Output every record word for word.
════════
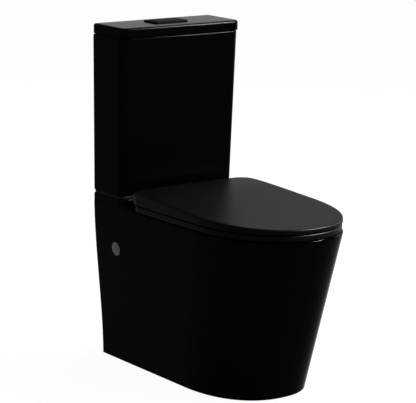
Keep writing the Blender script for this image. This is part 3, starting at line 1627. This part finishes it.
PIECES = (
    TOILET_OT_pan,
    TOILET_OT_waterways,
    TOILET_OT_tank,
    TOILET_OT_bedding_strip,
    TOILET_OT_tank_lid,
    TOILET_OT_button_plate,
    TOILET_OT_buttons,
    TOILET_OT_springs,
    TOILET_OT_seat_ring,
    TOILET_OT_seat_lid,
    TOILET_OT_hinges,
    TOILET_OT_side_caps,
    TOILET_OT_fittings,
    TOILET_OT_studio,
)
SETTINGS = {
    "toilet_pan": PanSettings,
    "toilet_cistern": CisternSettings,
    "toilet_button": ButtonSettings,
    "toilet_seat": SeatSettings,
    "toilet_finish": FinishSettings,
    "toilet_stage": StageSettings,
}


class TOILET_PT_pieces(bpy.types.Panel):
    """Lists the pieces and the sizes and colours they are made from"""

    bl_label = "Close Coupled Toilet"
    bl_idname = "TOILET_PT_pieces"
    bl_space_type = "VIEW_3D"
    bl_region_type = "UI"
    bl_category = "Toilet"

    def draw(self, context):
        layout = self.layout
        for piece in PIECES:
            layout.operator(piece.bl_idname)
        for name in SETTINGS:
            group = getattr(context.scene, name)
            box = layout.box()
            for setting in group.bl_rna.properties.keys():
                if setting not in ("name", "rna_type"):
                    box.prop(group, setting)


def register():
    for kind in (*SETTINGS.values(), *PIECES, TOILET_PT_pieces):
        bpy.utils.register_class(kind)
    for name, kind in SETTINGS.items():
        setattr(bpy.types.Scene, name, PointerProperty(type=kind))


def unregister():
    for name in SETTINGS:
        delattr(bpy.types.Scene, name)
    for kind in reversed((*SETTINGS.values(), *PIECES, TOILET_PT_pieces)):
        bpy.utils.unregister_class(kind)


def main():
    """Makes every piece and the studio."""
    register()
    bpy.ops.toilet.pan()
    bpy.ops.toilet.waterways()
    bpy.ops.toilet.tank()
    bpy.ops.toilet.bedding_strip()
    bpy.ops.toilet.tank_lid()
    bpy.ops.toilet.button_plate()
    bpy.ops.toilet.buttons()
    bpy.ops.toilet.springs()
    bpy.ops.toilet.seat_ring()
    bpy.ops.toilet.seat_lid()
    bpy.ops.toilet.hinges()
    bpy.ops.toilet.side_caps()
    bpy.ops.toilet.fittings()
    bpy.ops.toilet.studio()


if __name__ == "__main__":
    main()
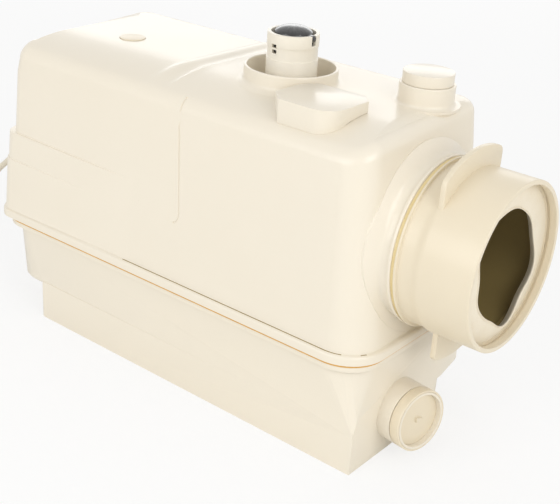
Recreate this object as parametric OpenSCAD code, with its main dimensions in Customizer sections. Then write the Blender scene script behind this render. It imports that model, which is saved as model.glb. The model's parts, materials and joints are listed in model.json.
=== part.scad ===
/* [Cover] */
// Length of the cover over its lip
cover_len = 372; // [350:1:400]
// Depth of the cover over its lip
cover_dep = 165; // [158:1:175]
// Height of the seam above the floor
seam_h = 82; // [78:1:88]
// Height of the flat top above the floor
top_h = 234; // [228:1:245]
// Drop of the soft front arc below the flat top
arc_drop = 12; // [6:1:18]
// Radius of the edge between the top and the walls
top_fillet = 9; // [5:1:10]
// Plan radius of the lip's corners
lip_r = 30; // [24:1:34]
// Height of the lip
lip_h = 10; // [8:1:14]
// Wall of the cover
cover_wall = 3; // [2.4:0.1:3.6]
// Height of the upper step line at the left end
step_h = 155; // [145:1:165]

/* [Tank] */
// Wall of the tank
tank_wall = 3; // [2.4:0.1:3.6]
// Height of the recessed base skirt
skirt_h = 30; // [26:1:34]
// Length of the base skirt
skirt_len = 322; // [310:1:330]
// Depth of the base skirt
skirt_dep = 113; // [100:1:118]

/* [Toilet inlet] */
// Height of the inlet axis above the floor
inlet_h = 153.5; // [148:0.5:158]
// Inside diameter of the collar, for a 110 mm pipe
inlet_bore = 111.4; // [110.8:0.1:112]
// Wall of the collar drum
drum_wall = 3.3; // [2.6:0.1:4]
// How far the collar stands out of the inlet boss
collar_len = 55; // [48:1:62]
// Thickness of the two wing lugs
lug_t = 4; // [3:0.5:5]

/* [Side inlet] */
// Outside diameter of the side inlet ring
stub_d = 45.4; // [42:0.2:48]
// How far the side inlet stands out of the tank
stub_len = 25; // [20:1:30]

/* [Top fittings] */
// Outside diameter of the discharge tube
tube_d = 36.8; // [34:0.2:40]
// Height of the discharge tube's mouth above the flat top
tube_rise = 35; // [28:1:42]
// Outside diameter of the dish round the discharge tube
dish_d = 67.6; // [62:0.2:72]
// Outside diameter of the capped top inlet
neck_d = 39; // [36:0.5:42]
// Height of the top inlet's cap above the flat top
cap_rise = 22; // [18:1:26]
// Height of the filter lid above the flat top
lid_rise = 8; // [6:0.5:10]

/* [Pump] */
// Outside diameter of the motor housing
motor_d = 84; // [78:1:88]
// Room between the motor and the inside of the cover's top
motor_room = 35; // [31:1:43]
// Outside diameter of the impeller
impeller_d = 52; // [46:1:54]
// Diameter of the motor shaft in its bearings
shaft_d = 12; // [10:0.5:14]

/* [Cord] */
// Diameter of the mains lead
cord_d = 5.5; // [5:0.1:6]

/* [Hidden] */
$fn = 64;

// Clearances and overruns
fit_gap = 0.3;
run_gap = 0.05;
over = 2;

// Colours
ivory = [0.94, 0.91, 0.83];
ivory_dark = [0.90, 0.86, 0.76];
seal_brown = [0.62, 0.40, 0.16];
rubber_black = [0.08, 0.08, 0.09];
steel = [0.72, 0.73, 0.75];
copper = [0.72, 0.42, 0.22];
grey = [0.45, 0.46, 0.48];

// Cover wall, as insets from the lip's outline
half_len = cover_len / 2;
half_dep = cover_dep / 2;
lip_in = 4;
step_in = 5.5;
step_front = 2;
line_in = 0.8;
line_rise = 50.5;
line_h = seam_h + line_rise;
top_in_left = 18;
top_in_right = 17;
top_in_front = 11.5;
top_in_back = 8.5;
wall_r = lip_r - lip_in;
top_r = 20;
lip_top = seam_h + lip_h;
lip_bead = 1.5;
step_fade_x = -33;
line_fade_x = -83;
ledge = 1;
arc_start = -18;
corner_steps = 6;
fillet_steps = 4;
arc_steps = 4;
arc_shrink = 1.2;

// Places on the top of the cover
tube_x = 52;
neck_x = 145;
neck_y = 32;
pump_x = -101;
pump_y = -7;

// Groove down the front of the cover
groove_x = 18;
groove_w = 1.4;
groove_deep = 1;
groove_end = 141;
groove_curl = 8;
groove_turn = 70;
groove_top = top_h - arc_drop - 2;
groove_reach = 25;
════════
◆ Reply to the exercise ◆
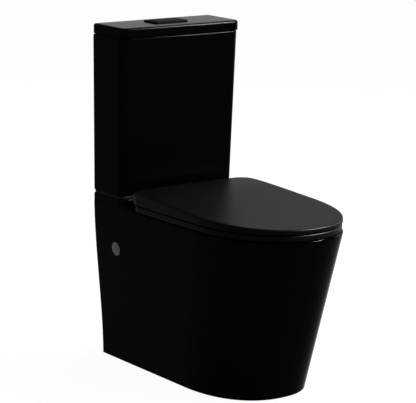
Keep writing the Blender script for this image. This is part 3, starting at line 1627. This part finishes it.
PIECES = (
    TOILET_OT_pan,
    TOILET_OT_waterways,
    TOILET_OT_tank,
    TOILET_OT_bedding_strip,
    TOILET_OT_tank_lid,
    TOILET_OT_button_plate,
    TOILET_OT_buttons,
    TOILET_OT_springs,
    TOILET_OT_seat_ring,
    TOILET_OT_seat_lid,
    TOILET_OT_hinges,
    TOILET_OT_side_caps,
    TOILET_OT_fittings,
    TOILET_OT_studio,
)
SETTINGS = {
    "toilet_pan": PanSettings,
    "toilet_cistern": CisternSettings,
    "toilet_button": ButtonSettings,
    "toilet_seat": SeatSettings,
    "toilet_finish": FinishSettings,
    "toilet_stage": StageSettings,
}


class TOILET_PT_pieces(bpy.types.Panel):
    """Lists the pieces and the sizes and colours they are made from"""

    bl_label = "Close Coupled Toilet"
    bl_idname = "TOILET_PT_pieces"
    bl_space_type = "VIEW_3D"
    bl_region_type = "UI"
    bl_category = "Toilet"

    def draw(self, context):
        layout = self.layout
        for piece in PIECES:
            layout.operator(piece.bl_idname)
        for name in SETTINGS:
            group = getattr(context.scene, name)
            box = layout.box()
            for setting in group.bl_rna.properties.keys():
                if setting not in ("name", "rna_type"):
                    box.prop(group, setting)


def register():
    for kind in (*SETTINGS.values(), *PIECES, TOILET_PT_pieces):
        bpy.utils.register_class(kind)
    for name, kind in SETTINGS.items():
        setattr(bpy.types.Scene, name, PointerProperty(type=kind))


def unregister():
    for name in SETTINGS:
        delattr(bpy.types.Scene, name)
    for kind in reversed((*SETTINGS.values(), *PIECES, TOILET_PT_pieces)):
        bpy.utils.unregister_class(kind)


def main():
    """Makes every piece and the studio."""
    register()
    bpy.ops.toilet.pan()
    bpy.ops.toilet.waterways()
    bpy.ops.toilet.tank()
    bpy.ops.toilet.bedding_strip()
    bpy.ops.toilet.tank_lid()
    bpy.ops.toilet.button_plate()
    bpy.ops.toilet.buttons()
    bpy.ops.toilet.springs()
    bpy.ops.toilet.seat_ring()
    bpy.ops.toilet.seat_lid()
    bpy.ops.toilet.hinges()
    bpy.ops.toilet.side_caps()
    bpy.ops.toilet.fittings()
    bpy.ops.toilet.studio()


if __name__ == "__main__":
    main()
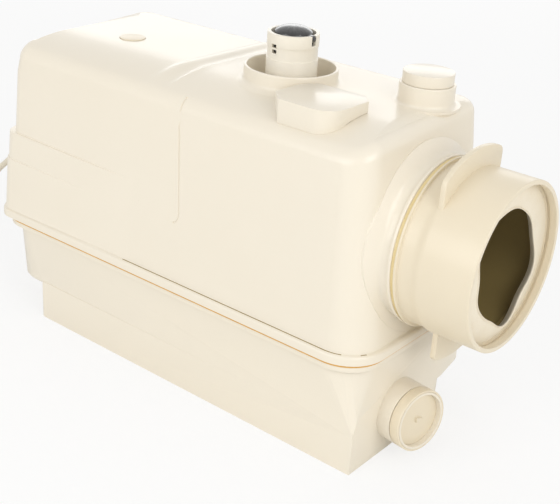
Recreate this object as parametric OpenSCAD code, with its main dimensions in Customizer sections. Then write the Blender scene script behind this render. It imports that model, which is saved as model.glb. The model's parts, materials and joints are listed in model.json.
=== part.scad ===
/* [Cover] */
// Length of the cover over its lip
cover_len = 372; // [350:1:400]
// Depth of the cover over its lip
cover_dep = 165; // [158:1:175]
// Height of the seam above the floor
seam_h = 82; // [78:1:88]
// Height of the flat top above the floor
top_h = 234; // [228:1:245]
// Drop of the soft front arc below the flat top
arc_drop = 12; // [6:1:18]
// Radius of the edge between the top and the walls
top_fillet = 9; // [5:1:10]
// Plan radius of the lip's corners
lip_r = 30; // [24:1:34]
// Height of the lip
lip_h = 10; // [8:1:14]
// Wall of the cover
cover_wall = 3; // [2.4:0.1:3.6]
// Height of the upper step line at the left end
step_h = 155; // [145:1:165]

/* [Tank] */
// Wall of the tank
tank_wall = 3; // [2.4:0.1:3.6]
// Height of the recessed base skirt
skirt_h = 30; // [26:1:34]
// Length of the base skirt
skirt_len = 322; // [310:1:330]
// Depth of the base skirt
skirt_dep = 113; // [100:1:118]

/* [Toilet inlet] */
// Height of the inlet axis above the floor
inlet_h = 153.5; // [148:0.5:158]
// Inside diameter of the collar, for a 110 mm pipe
inlet_bore = 111.4; // [110.8:0.1:112]
// Wall of the collar drum
drum_wall = 3.3; // [2.6:0.1:4]
// How far the collar stands out of the inlet boss
collar_len = 55; // [48:1:62]
// Thickness of the two wing lugs
lug_t = 4; // [3:0.5:5]

/* [Side inlet] */
// Outside diameter of the side inlet ring
stub_d = 45.4; // [42:0.2:48]
// How far the side inlet stands out of the tank
stub_len = 25; // [20:1:30]

/* [Top fittings] */
// Outside diameter of the discharge tube
tube_d = 36.8; // [34:0.2:40]
// Height of the discharge tube's mouth above the flat top
tube_rise = 35; // [28:1:42]
// Outside diameter of the dish round the discharge tube
dish_d = 67.6; // [62:0.2:72]
// Outside diameter of the capped top inlet
neck_d = 39; // [36:0.5:42]
// Height of the top inlet's cap above the flat top
cap_rise = 22; // [18:1:26]
// Height of the filter lid above the flat top
lid_rise = 8; // [6:0.5:10]

/* [Pump] */
// Outside diameter of the motor housing
motor_d = 84; // [78:1:88]
// Room between the motor and the inside of the cover's top
motor_room = 35; // [31:1:43]
// Outside diameter of the impeller
impeller_d = 52; // [46:1:54]
// Diameter of the motor shaft in its bearings
shaft_d = 12; // [10:0.5:14]

/* [Cord] */
// Diameter of the mains lead
cord_d = 5.5; // [5:0.1:6]

/* [Hidden] */
$fn = 64;

// Clearances and overruns
fit_gap = 0.3;
run_gap = 0.05;
over = 2;

// Colours
ivory = [0.94, 0.91, 0.83];
ivory_dark = [0.90, 0.86, 0.76];
seal_brown = [0.62, 0.40, 0.16];
rubber_black = [0.08, 0.08, 0.09];
steel = [0.72, 0.73, 0.75];
copper = [0.72, 0.42, 0.22];
grey = [0.45, 0.46, 0.48];

// Cover wall, as insets from the lip's outline
half_len = cover_len / 2;
half_dep = cover_dep / 2;
lip_in = 4;
step_in = 5.5;
step_front = 2;
line_in = 0.8;
line_rise = 50.5;
line_h = seam_h + line_rise;
top_in_left = 18;
top_in_right = 17;
top_in_front = 11.5;
top_in_back = 8.5;
wall_r = lip_r - lip_in;
top_r = 20;
lip_top = seam_h + lip_h;
lip_bead = 1.5;
step_fade_x = -33;
line_fade_x = -83;
ledge = 1;
arc_start = -18;
corner_steps = 6;
fillet_steps = 4;
arc_steps = 4;
arc_shrink = 1.2;

// Places on the top of the cover
tube_x = 52;
neck_x = 145;
neck_y = 32;
pump_x = -101;
pump_y = -7;

// Groove down the front of the cover
groove_x = 18;
groove_w = 1.4;
groove_deep = 1;
groove_end = 141;
groove_curl = 8;
groove_turn = 70;
groove_top = top_h - arc_drop - 2;
groove_reach = 25;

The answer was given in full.